The Classical Multiple Regression Model
The two line model of the previous chapter was a first example of the classical multiple regression model. In general, in the classical multiple regression model the expected value of an outcome variable Y is modeled as a function of the covariates X1,X2, . . . , Xp. Denoting the expected value of Y given the covariate values x1,x2, . . . , xp by μ(x1,x2, . . . , xp), we can express this model as
μ(x1,x2, . . . , xp) = β0 +β1x1 +β2x2 + . . . +βpxp . The regression coefficients β j in such a model have a clear and unique interpretation: If we compare two subjects with identical covariate values except for a difference in covariate Xj, and if the subjects differ by an amount of Δ in this covariate, then the expected values of Y differ between these two subjects by Δ×β j.
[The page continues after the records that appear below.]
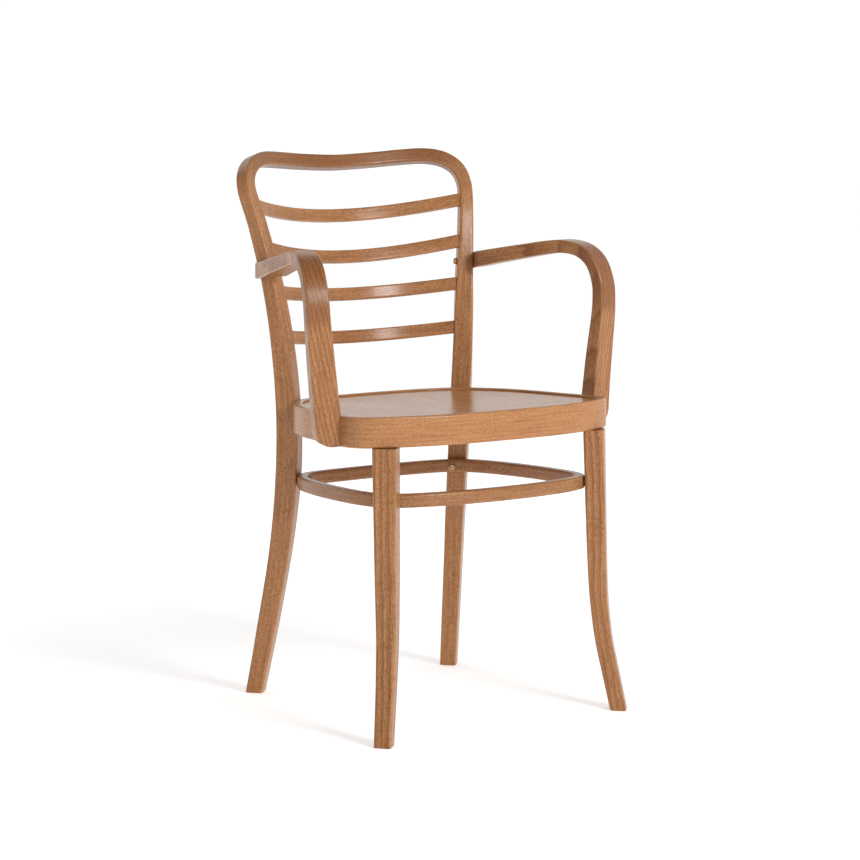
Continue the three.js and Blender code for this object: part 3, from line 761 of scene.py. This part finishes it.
def stick_tree():
    """Node group that sweeps a section along a stick and writes its grain."""
    if "Bent stick" in bpy.data.node_groups:
        return bpy.data.node_groups["Bent stick"]
    tree, g, given = node_group(
        "Bent stick", Run="Geometry", Section="Object", Grain_Offset="Vector",
        Weld_Distance="Float", Finish="Material")
    run, section = given["Run"], g.object_mesh(given["Section"])
    sheet, row, column = g.sheet(g.count(run), g.count(section))
    place = g.node("GeometryNodeInputPosition")[0]
    vector = "FLOAT_VECTOR"
    centre = g.sample(run, place, vector, row)
    across, depth, reach = (g.sample(run, g.named(name, vector), vector, row)
                            for name in ("across", "depth", "reach"))
    size, distance = (g.sample(run, g.named(name, "FLOAT"), "FLOAT", row)
                      for name in ("size", "distance"))
    offset_x, offset_y, _ = g.sample(section, place, vector, column).parts()
    sign_x, sign_y, _ = g.sample(section, g.named("sign", vector), vector, column).parts()
    wear = g.sample(section, g.named("edge", "FLOAT"), "FLOAT", column)
    outer, inner, half = reach.parts()
    wide = (sign_x.call("MAXIMUM", 0.0) * outer + sign_x.call("MINIMUM", 0.0) * inner
            + offset_x) * size
    deep = (sign_y * half + offset_y) * size
    moved = g.node("GeometryNodeSetPosition", {}, {
        "Geometry": sheet, "Position": centre + across * wide + depth * deep})[0]
    # kept on the corners, so a closed ring has a clean joint where its grain starts again
    grain = g.node("GeometryNodeFieldOnDomain", {"data_type": vector, "domain": "POINT"},
                   {0: g.combine(distance, wide, deep) + given["Grain Offset"]})[0]
    marked = g.store(moved, "grain", grain, vector, "CORNER")
    marked = g.store(marked, "edge", wear, "FLOAT", "POINT")
    g.hand_out(g.weld(marked, given["Weld Distance"]), given["Finish"])
    return tree


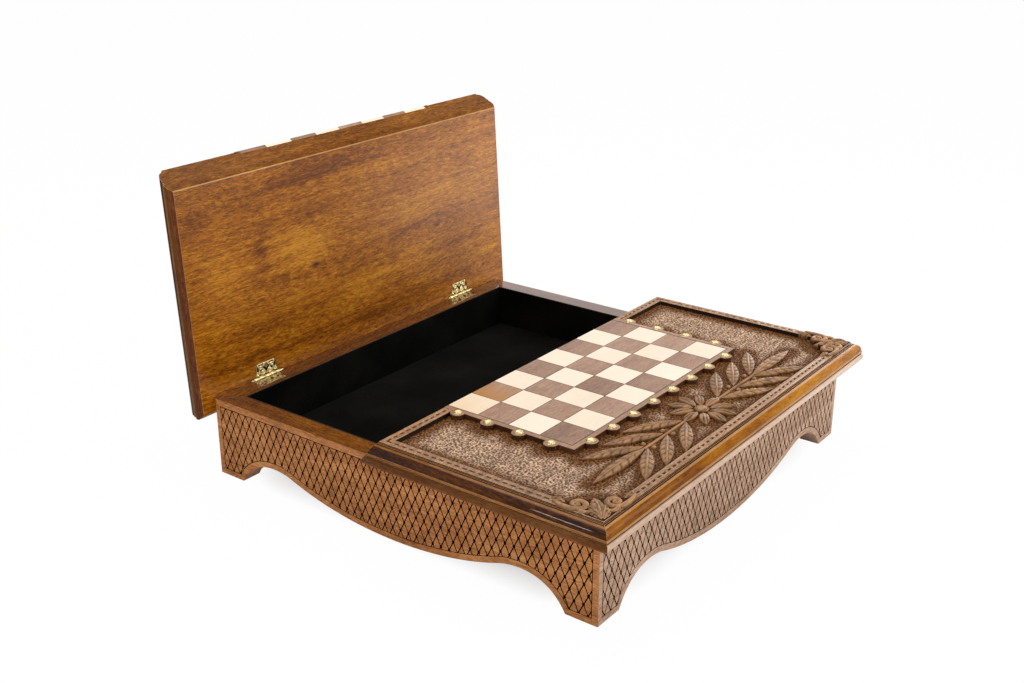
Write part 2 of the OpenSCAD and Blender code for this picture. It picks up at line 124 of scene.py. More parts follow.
BARREL_R = 2.1
BARREL_L = 43.0
BARREL_ROOM = 0.4
BALL_R = 1.6
KNUCKLES = 5
KNUCKLE_GAP = 0.2
PIN_R = 1.0
PLATE_T = 1.2
PLATE_REACH = 17.5
PLATE_WIDE = 36.0
PLATE_NARROW = 28.0
PLATE_INSET = 0.1
MORTISE_ROOM = 0.3
SCREWS = ((0.0, 12.5), (-11.0, 6.5), (11.0, 6.5))
SCREW_HEAD_R = 1.9

RANKS, FILES = 4, 8
FIELD_H = LEAF_H - FIELD_D
BED_H = FIELD_H - 1.2
BOARD_HALF = FILES / 2 * SQUARE
BOARD_REACH = RANKS * SQUARE
PLATE_HALF = BOARD_HALF + STRINGING + PLATE_MARGIN
PLATE_END = BOARD_REACH + STRINGING + PLATE_MARGIN
FIELD_HALF = HALF_L - RIM_W + RIM_OVER
FIELD_REACH = HALF_W - RIM_W + RIM_OVER
INLAY_HALF = BOARD_HALF + STRINGING
INLAY_REACH = BOARD_REACH + STRINGING
STRIP_LOW = BOARD_REACH + STUD_OUT + LOBE_R
STRIP_Y = (STRIP_LOW + FIELD_REACH) / 2
STUDS = ([(side * (BOARD_HALF + STUD_OUT), (rank + 0.5) * SQUARE)
          for side in (-1, 1) for rank in range(RANKS)]
         + [((file + 0.5) * SQUARE - BOARD_HALF, BOARD_REACH + STUD_OUT) for file in range(FILES)])

# ---- Meshes ------------------------------------------------------------------
# A shell is a list of points, one of faces and, on carved pieces, one of cavity values for the points.


def shaded(mesh, sharp=35.0):
    """Smooth shading, but edges sharper than some degrees stay crisp."""
    mesh.polygons.foreach_set("use_smooth", np.ones(len(mesh.polygons), bool))
    mesh.set_sharp_from_angle(angle=math.radians(sharp))


def new_object(name, verts, faces, materials, face_materials=None, sharp=35.0):
    """A mesh object from points in millimetres."""
    mesh = bpy.data.meshes.new(name)
    mesh.from_pydata((np.asarray(verts, float) * MM).tolist(), [], [list(map(int, f)) for f in faces])
    for mat in materials:
        mesh.materials.append(mat)
    if face_materials is not None:
        mesh.polygons.foreach_set("material_index", np.asarray(face_materials, np.int32))
    mesh.update()
    shaded(mesh, sharp)
    obj = bpy.data.objects.new(name, mesh)
    bpy.context.scene.collection.objects.link(obj)
    return obj


def tidy(obj, merge=0.0005):
    """Merges points that meet, drops faces with no area and turns all normals outward."""
    bm = bmesh.new()
    bm.from_mesh(obj.data)
    bmesh.ops.remove_doubles(bm, verts=bm.verts, dist=merge * MM)
    bmesh.ops.dissolve_degenerate(bm, edges=bm.edges, dist=merge * MM)
    bmesh.ops.recalc_face_normals(bm, faces=bm.faces)
    bm.to_mesh(obj.data)
    bm.free()
    shaded(obj.data)
    return obj


def applied(obj, kind, **settings):
    """Gives obj the mesh that a modifier makes of its own."""
    mod = obj.modifiers.new("change", kind)
    for key, value in settings.items():
        setattr(mod, key, value)
    mesh = bpy.data.meshes.new_from_object(obj.evaluated_get(bpy.context.evaluated_depsgraph_get()))
    obj.modifiers.clear()
    old, obj.data = obj.data, mesh
    bpy.data.meshes.remove(old)
    return obj


def boolean(obj, cutter, operation):
    """Cuts obj by another object, which is then gone."""
    applied(obj, "BOOLEAN", operation=operation, solver="EXACT", object=cutter, material_mode="TRANSFER")
    bpy.data.objects.remove(cutter)
    shaded(obj.data)
    return obj


def bevelled(obj, width, angle=30.0, sort=-1):
    """Rounds the edges of obj that are sharper than an angle; the new faces may get a sort of their own."""
    return applied(obj, "BEVEL", width=width * MM, material=sort, segments=2, limit_method="ANGLE",
                   angle_limit=math.radians(angle), use_clamp_overlap=True)


def eased(obj, on_edge, width, sort):
    """Rounds the edges whose two ends pass a test, and gives the new faces a sort."""
    bm = bmesh.new()
    bm.from_mesh(obj.data)
    edges = [edge for edge in bm.edges if all(on_edge(vert.co / MM) for vert in edge.verts)]
    bmesh.ops.bevel(bm, geom=edges, offset=width * MM, segments=2, profile=0.5, affect="EDGES", material=sort)
    bm.to_mesh(obj.data)
    bm.free()


def mark(obj, name, values):
    """Stores a value for each point, for a material to read."""
    data = obj.data.attributes.new(name, "FLOAT", "POINT")
    data.data.foreach_set("value", np.asarray(values, np.float32))


def settle(obj, place):
    """Moves a mesh to its place; its grain attribute keeps where each point was before, for materials."""
    mesh = obj.data
    points = np.empty(3 * len(mesh.vertices), np.float32)
    mesh.vertices.foreach_get("co", points)
    mesh.attributes.new("grain", "FLOAT_VECTOR", "POINT").data.foreach_set("vector", points)
    mesh.transform(place)
    mesh.update()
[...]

This follows immediately from the model above, because
μ(x1,x2, . . . ,x j +Δ, . . . ,xp)−μ(x1,x2, . . . ,x j, . . . ,xp) = β0 +β1x1 +β2x2 + . . .+β j(x j +Δ)+ . . .+βpxp
− β0−β1x1−β2x2− . . .−β jx j− . . .−βpxp = β j(x j +Δ)−β jx j = β jΔ
In particular, if the subjects differ by an amount of 1 in Xj, then the expected values of Y differ by β j. This applies, of course, also to a binary variable Xj, for which β j is just the difference in the expected values between two subjects differing only in this covariate, but sharing all other covariate values.